Martha Ward is the winner of the 2004 Welty Prize for her book Voodoo Queen: The Spirited Lives of Marie Laveau. Booklist says Ward bring “brings tumultuous nineteenth-century New Orleans vividly to life as she reveals the true nature of the equally maligned and mythologized” Marie Laveau and her daughter, who practiced New Orleans-style voodoo to help African Americans survive and escape slavery.

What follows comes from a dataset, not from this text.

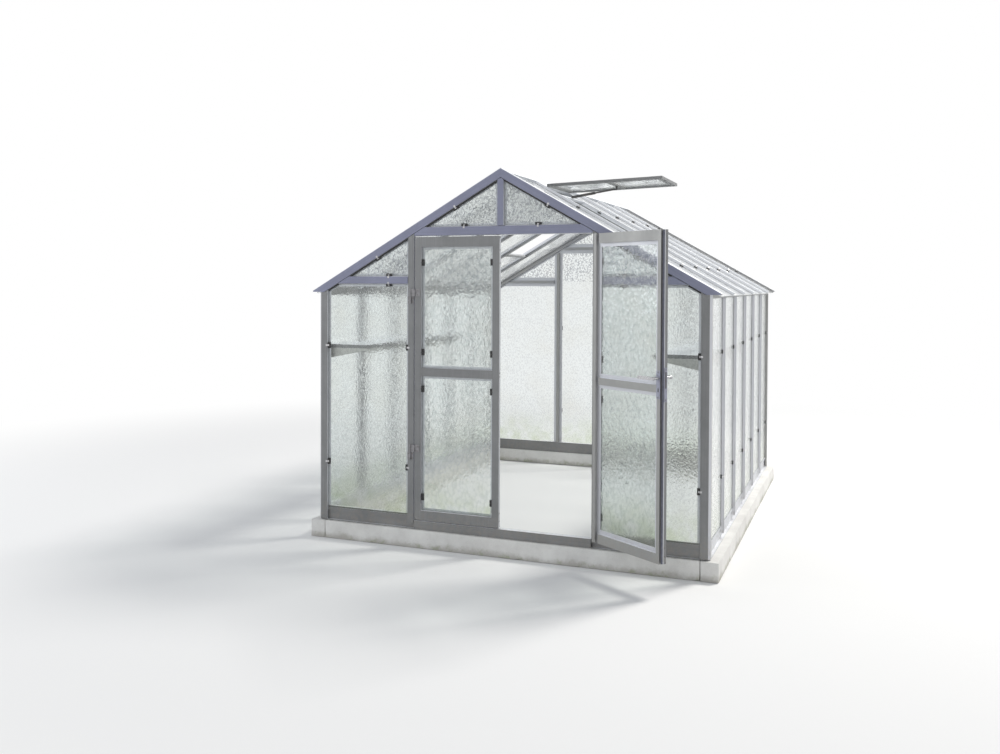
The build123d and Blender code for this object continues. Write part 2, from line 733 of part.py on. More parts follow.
def shelf(side):
    with BuildPart() as tray:
        with Locations((side * (shelf_outer - shelf_width / 2), shelf_start, shelf_top)):
            Box(shelf_width, shelf_length, shelf_lip, align=(Align.CENTER, Align.MIN, Align.MAX))
        under = tray.faces().sort_by(Axis.Z)[0]
        offset(amount=-shelf_sheet, openings=under)
    return tray


for side, name in ((-1, "left"), (1, "right")):
    finish(shelf(side), f"{name}_shelf")

with BuildPart() as shelf_brackets:
    bracket_top = shelf_top - shelf_lip - seat_gap
    places = [(corner_depth + seat_gap, wall_half_width - corner_post_width + ledge_reach)]
    for i in range(1, shelf_bays + 1):
        places.append((end_bar_offset + i * bay_pitch - bracket_thickness / 2, shelf_outer))
    for y, root in places:
        with BuildSketch(gable_plane(y + bracket_thickness)):
            with BuildLine():
                tip = shelf_outer - shelf_width
                Polyline((root, bracket_top), (root, bracket_top - bracket_drop),
                         (tip, bracket_top - bracket_tip), (tip, bracket_top), close=True)
            make_face()
        extrude(amount=bracket_thickness)
    mirror(about=Plane.YZ)
finish(shelf_brackets, "shelf_brackets")


# Doors, made of glazing-bar profile. Each leaf is drawn in its own plane through the middle of its post:
# x runs from the hinge to the meeting stile, y is up, and "out" is the sign of the plane's normal on the
# side that faces outwards.
leaf_start = hinge_reach + door_gap
leaf_end = hinge_reach + door_half_opening - door_meeting_gap / 2
leaf_foot = sill_top + door_gap
leaf_top = header_bottom - door_gap
opening_angle = radians(180 + right_door_opening)
leaf_x = cos(opening_angle)
leaf_y = sin(opening_angle)
left_leaf_plane = Plane(origin=(-post_middle, -hinge_setback, 0), x_dir=(1, 0, 0), z_dir=(0, -1, 0))
right_leaf_plane = Plane(origin=(post_middle, -hinge_setback, 0), x_dir=(leaf_x, leaf_y, 0),
                         z_dir=(leaf_y, -leaf_x, 0))
leaves = (("left", left_leaf_plane, 1), ("right", right_leaf_plane, -1))
leaf_middle = (leaf_start + leaf_end) / 2
leaf_height = leaf_top - leaf_foot
leaf_width = leaf_end - leaf_start
stile_middles = (leaf_start + door_stile / 2, leaf_end - door_stile / 2)
free_stile_middle = stile_middles[1]
glass_left = leaf_start + door_stile
glass_right = leaf_end - door_stile
lower_glass = (leaf_foot + door_bottom_rail, door_middle_height - door_middle_rail / 2)
upper_glass = (door_middle_height + door_middle_rail / 2, leaf_top - door_top_rail)
rail_levels = ((leaf_foot, lower_glass[0]), (lower_glass[1], upper_glass[0]), (upper_glass[1], leaf_top))
tube_levels = ((leaf_foot, lower_glass[0] - door_tube_inset),
               (lower_glass[1] + door_tube_inset, upper_glass[0] - door_tube_inset),
               (upper_glass[1] + door_tube_inset, leaf_top))


def leaf_openings(inset):
    # The two glazed openings of a leaf, made smaller all round by an inset.
    with BuildSketch() as openings:
        for low, high in (lower_glass, upper_glass):
            with Locations((leaf_middle, (low + high) / 2)):
                Rectangle(glass_right - glass_left - 2 * inset, high - low - 2 * inset)
    return openings.sketch


def leaf_bars(stile_width, rail_length, levels, rail_trim):
    # Outline of two full-height stiles and three rails that start at the middle of the free stile.
    with BuildSketch() as bars:
        for x in stile_middles:
            with Locations((x, (leaf_foot + leaf_top) / 2)):
                Rectangle(stile_width, leaf_height)
        for low, high in levels:
            with Locations((free_stile_middle, (low + high) / 2)):
                Rectangle(rail_length, high - low - 2 * rail_trim, align=(Align.MAX, Align.CENTER))
    return bars.sketch


def leaf_frame(plane, out, with_spindle):
    # Caps and ledges welded into one frame, with a tube behind each stile and rail. The rails' tubes stop
    # short of the hinge stile.
    tube_rail_length = free_stile_middle - glass_left - ledge_reach
    with BuildPart() as frame:
        for depth, inset, amount in ((0, 0, ledge_face), (ledge_face, ledge_reach, ledge_thickness)):
            with BuildSketch(plane.offset(-out * (hinge_setback + depth))):
                with Locations((leaf_middle, (leaf_foot + leaf_top) / 2)):
                    Rectangle(leaf_width, leaf_height)
                add(leaf_openings(inset), mode=Mode.SUBTRACT)
            extrude(amount=-out * amount)
        with BuildSketch(plane.offset(-out * (hinge_setback + web_face))):
            add(leaf_bars(door_tube_width, tube_rail_length, tube_levels, 0))
        extrude(amount=-out * web_depth)
        # Every bar is open at its ends, and the rails' caps run into those of the stiles.
        with BuildSketch(plane.offset(-out * (hinge_setback + wall_thickness))):
            add(leaf_bars(door_stile - 2 * wall_thickness, leaf_width - door_stile, rail_levels, wall_thickness))
        extrude(amount=-out * (ledge_face - wall_thickness), mode=Mode.SUBTRACT)
        with BuildSketch(plane.offset(-out * (hinge_setback + web_face))):
            add(leaf_bars(door_tube_width - 2 * wall_thickness, tube_rail_length, tube_levels, wall_thickness))
        extrude(amount=-out * (web_depth - wall_thickness), mode=Mode.SUBTRACT)
        if with_spindle:
            with BuildSketch(plane.offset(-out * hinge_setback)):
                with Locations((free_stile_middle, lever_height)):
                    Circle(spindle_radius + spindle_clearance)
            extrude(amount=-out * bar_depth, mode=Mode.SUBTRACT)
    return frame


def leaf_glass(plane, out):
    with BuildPart() as glass:
        with BuildSketch(plane.offset(-out * (hinge_setback + glass_face))):
            add(leaf_openings(glass_gap))
        extrude(amount=-out * glass_thickness)
    return glass


def hinge_plate(out, start, end, lift=0):
    # Plan of one flat length of a hinge, lifted off the wall by the last value.
    with BuildSketch() as plate:
        with Locations(((start + end) / 2, out * (hinge_setback - lift - hinge_plate_thickness / 2))):
            Rectangle(end - start, hinge_plate_thickness)
    return plate.sketch


def plan_of(plane, height):
    # Level plane through a leaf's hinge axis.
    return Plane(origin=(plane.origin.X, plane.origin.Y, height), x_dir=plane.x_dir, z_dir=(0, 0, 1))


def leaf_hinges(plane, out):
    # Knuckles in front of the post, each with an arm that passes over it to a plate on the hinge stile.
    arm_end = leaf_start + hinge_plate_thickness
    with BuildPart() as hinges:
        for height in (lower_hinge_height, upper_hinge_height):
            with BuildSketch(plan_of(plane, height + knuckle_gap / 2)):
                add(hinge_plate(out, 0, arm_end, lift=hinge_setback - hinge_plate_thickness))
                add(hinge_plate(out, leaf_start, hinge_plate_reach))
                with Locations(((leaf_start + arm_end) / 2, out * hinge_setback / 2)):
                    Rectangle(hinge_plate_thickness, hinge_setback)
                Circle(hinge_radius)
                Circle(pin_radius + pin_clearance, mode=Mode.SUBTRACT)
            extrude(amount=knuckle_length)
    return hinges


for name, plane, out in leaves:
    finish(leaf_frame(plane, out, with_spindle=name == "right"), f"{name}_door_frame")
    finish(leaf_glass(plane, out), f"{name}_door_glass")
    finish(leaf_hinges(plane, out), f"{name}_door_hinges")

# Hinge halves on the posts, each with the pin that stands up into the door's half.
with BuildPart() as post_hinges:
    for height in (lower_hinge_height, upper_hinge_height):
        with BuildSketch(plan_of(left_leaf_plane, height - knuckle_gap / 2)):
            add(hinge_plate(1, -hinge_plate_width / 2, hinge_plate_width / 2))
            with Locations((0, hinge_setback / 2)):
                Rectangle(2 * hinge_radius, hinge_setback)
            Circle(hinge_radius)
        extrude(amount=-knuckle_length)
        with BuildSketch(plan_of(left_leaf_plane, height - knuckle_gap / 2)):
            Circle(pin_radius)
        extrude(amount=knuckle_length)
    mirror(about=Plane.YZ)
finish(post_hinges, "post_hinges")

# Lock of the right door: a backplate on each face and a forend in the free edge.
leaf_faces = ((hinge_setback, -1), (hinge_setback + bar_depth, 1))
with BuildPart() as right_door_lock:
    for face, direction in leaf_faces:
        with BuildSketch(right_leaf_plane.offset(face)):
            with Locations((free_stile_middle, backplate_centre_height)):
                RectangleRounded(backplate_width, backplate_height, backplate_width / 4)
            with Locations((free_stile_middle, lever_height)):
                Circle(spindle_radius + spindle_clearance, mode=Mode.SUBTRACT)
            with Locations((free_stile_middle, keyhole_height)):
                Circle(keyhole_radius, mode=Mode.SUBTRACT)
        extrude(amount=direction * backplate_thickness)
    with BuildSketch(right_leaf_plane.offset(hinge_setback + (web_face - forend_width) / 2)):
        with Locations((leaf_end, backplate_centre_height)):
            Rectangle(forend_thickness, forend_height, align=(Align.MIN, Align.CENTER))
    extrude(amount=forend_width)
finish(right_door_lock, "right_door_lock")

# Lever handles on one spindle; the grips point to the hinges.
with BuildPart() as right_door_levers:
    neck_start = backplate_thickness + spindle_clearance
    with BuildSketch(right_leaf_plane.offset(hinge_setback - neck_start)):
        with Locations((free_stile_middle, lever_height)):
            Circle(spindle_radius)
    extrude(amount=bar_depth + 2 * neck_start)
    for face, direction in leaf_faces:
        with BuildSketch(right_leaf_plane.offset(face + direction * neck_start)):
            with Locations((free_stile_middle, lever_height)):
                Circle(neck_radius)
        extrude(amount=direction * (lever_stand - neck_start))
        with BuildSketch(right_leaf_plane.offset(face + direction * (lever_stand - lever_grip / 2))):
            with Locations((free_stile_middle + lever_radius - lever_length / 2, lever_height)):
                SlotOverall(lever_length, 2 * lever_radius)
        extrude(amount=direction * lever_grip)
finish(right_door_levers, "right_door_levers")
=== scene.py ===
import math

import bmesh
import bpy
from mathutils import Matrix, Vector


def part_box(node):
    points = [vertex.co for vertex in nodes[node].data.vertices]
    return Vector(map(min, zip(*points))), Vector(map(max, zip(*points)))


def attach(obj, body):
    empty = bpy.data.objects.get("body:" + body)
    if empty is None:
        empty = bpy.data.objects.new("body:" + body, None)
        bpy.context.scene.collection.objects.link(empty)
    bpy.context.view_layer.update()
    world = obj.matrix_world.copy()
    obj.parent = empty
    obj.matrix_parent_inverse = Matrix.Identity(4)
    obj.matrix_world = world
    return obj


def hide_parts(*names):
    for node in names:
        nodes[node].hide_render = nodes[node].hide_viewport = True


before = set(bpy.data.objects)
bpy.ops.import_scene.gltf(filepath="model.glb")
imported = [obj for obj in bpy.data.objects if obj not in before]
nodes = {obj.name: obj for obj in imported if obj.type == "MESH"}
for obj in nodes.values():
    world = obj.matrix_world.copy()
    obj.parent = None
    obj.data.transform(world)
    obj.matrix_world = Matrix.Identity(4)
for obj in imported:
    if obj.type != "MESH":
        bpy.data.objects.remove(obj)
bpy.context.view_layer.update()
print("frame loaded:", len(nodes), "nodes")

scene = bpy.context.scene
scene.view_settings.view_transform = "Standard"

# Places read off the frame, in metres. The front faces -Y and the doors are in the front wall.
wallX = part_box("corner_posts")[1].x          # outer face of the side walls
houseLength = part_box("corner_posts")[1].y    # outer face of the rear wall
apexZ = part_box("gable_rafters")[1].z
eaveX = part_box("gable_rafters")[1].x
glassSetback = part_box("front_glass")[0].y    # from a bar's outer face to the glass
houseSizes = {
    "bayPitch": 0.5,
    "bayCount": 6,
    "endBarOffset": 0.022,
    "eaveZ": 1.61,
    "doorPost": 0.045,
    "cornerPost": 0.060,
    "kingPost": 0.045,
    "doorwayHalf": 0.577,
    "rakeWidth": 0.052,
    "wallBarFace": 0.026,
    "wallBarBase": 0.042,
    "kerbWidth": 0.105,
}
roofAngle = math.atan2(apexZ - houseSizes["eaveZ"], eaveX)
barYs = [houseSizes["endBarOffset"] + i * houseSizes["bayPitch"] for i in range(1, houseSizes["bayCount"])]


def roofPoint(side, distance, rise=0.0, y=0.0):
    # a point down the slope from the ridge, with a rise above the outer roof plane
    return Vector((side * (distance * math.cos(roofAngle) + rise * math.sin(roofAngle)), y,
                   apexZ - distance * math.sin(roofAngle) + rise * math.cos(roofAngle)))


def roofOut(side):
    return Vector((side * math.sin(roofAngle), 0, math.cos(roofAngle)))


# The leaves of the double door: u runs from the hinge axis along the leaf,
# and depth runs inwards from its outer face
doorLeaf = {
    "hingeSetback": 0.008,
    "openAngle": 146.0,      # of the right leaf, at rest
    "depth": 0.042,
    "startU": 0.0285,
    "endU": 0.5955,
    "stile": 0.044,
    "footZ": 0.176,
}
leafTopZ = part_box("left_door_frame")[1].z
hingeX = houseSizes["doorwayHalf"] + houseSizes["doorPost"] / 2


def leafAxes(name):
    if name == "left":
        return Vector((-hingeX, -doorLeaf["hingeSetback"], 0)), Vector((1, 0, 0)), Vector((0, -1, 0))
    angle = math.radians(180 + doorLeaf["openAngle"])
    along = Vector((math.cos(angle), math.sin(angle), 0))
    return Vector((hingeX, -doorLeaf["hingeSetback"], 0)), along, Vector((-along.y, along.x, 0))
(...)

Lynn York’s novel The Piano Teacher is set in the fictional North Carolina town Swan’s Knob and follows the exploits of gentle piano teacher Miss Wilma as murder and romance turn her tranquil life upside down. Lee Smith says of The Piano Teacher, “Eudora Welty meets Miss Marple in this sweet, sexy Southern tour de force.” Haven Kimmel calls it a “gentle, funny, remarkably sexy novel” and says, “I adored the whole thing.”

Isabel Zuber’s novel Salt, which received Virginia Commonwealth University’s 2003 First Novelist Award, is the story of an imaginative young woman’s inner awakening as she hungers for a different kind of life in Appalachia at the turn of the 20th century. Critics compare Salt to Robert Morgan’s “Gap Creek” and Charles Frazier’s “Cold Mountain” and The New York Times Book Review calls it “a sweeping first novel.” A North Carolina native, Zuber has been awarded the Appalachian Writers Association’s Lee Smith Award for Fiction and the University of Tennessee Short Story Prize, and her volumes of poetry include Winter’s Exile and Oriflamb, which won the North Carolina Writers Network chapbook context in 1987.

All Symposium events will be held in Poindexter Hall on the MUW campus and are free and open to the public. The Symposium is made possible through the generous support of the Robert M. Hearin Support Foundation.